Perhaps one of the best indications of Australian cricket being in the doldrums is the fact that Shane Watson has won the Allan Border medal for the second successive year. Not only that, but he won the awards for the best Test and ODI player too.
Now we’re not exactly big fans of Watson here at the Reverse Sweep, but this post isn’t intended to be a dig at Twatto, but more that someone who did okay – no more – can scoop all the big prizes.
Watson’s Test record for the qualification period was decent but hardly spectacular - 847 runs at 44.57 and 16 wickets at 29.25. He only scored the one hundred – an admittedly excellent knock at Mohali - and other than that he perfected the art of reaching 50 and then getting out as well as providing hilarity by serially running his batting partner out.
In ODIs, Watson’s record was similarly steady but hardly earth shattering with 858 runs at 40.85 and 20 wickets at 26.60. Again, he only registered the one hundred – that magnificent 161 not out against England at Melbourne.
But when you look who his closest challengers were, it is difficult to find an argument for not giving Watson the awards. In the Test category, Mitchell Johnson was runner-up and Mike Hussey was third. Anyone who saw Johnson bowl at Brisbane in the Ashes may find this rather amusing.
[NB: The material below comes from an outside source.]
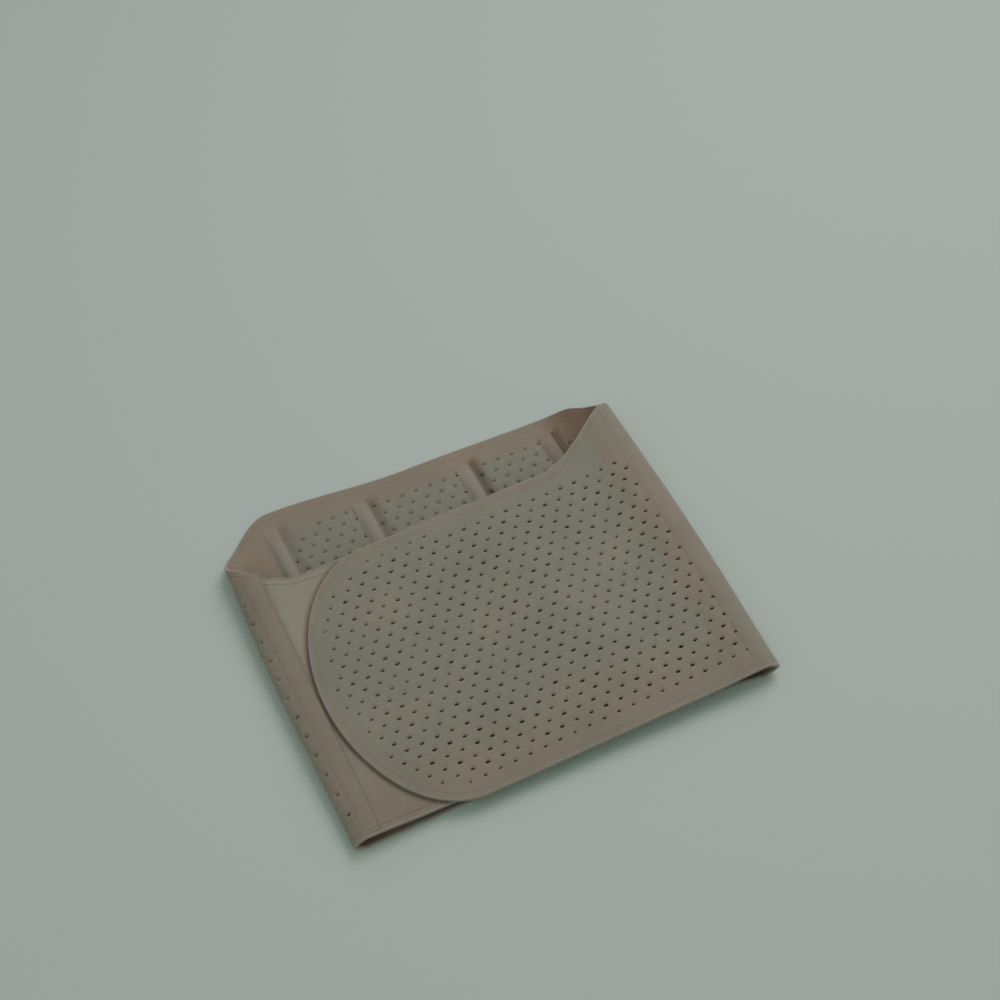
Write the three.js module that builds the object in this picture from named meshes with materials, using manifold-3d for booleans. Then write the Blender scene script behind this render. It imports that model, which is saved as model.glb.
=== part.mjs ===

They must have been rolling in the aisles when they discovered that Marcus North came fourth.
Whilst in the ODI category, Watson’s nearest challengers were Michael Clarke and Cameron White. Beating a man who is increasingly being booed by his own supporters is hardly something to write home about - if indeed, Watson can write anything more than his name.
And having won the second and third most prestigious prizes, Watson was obviously going to be a shoo-in for the Allan Border medal.
So, it seems Australian cricket has come to this. A bloke that did alright – nothing more – sweeps the board when the individual prizes are handed out, whilst a wayward fast bowler who only performs well on his home ground in Perth finishes second in the Test category.
History will record the years 2007-2011 as Australian cricket’s mediocre years. The only question is how much longer will this era last?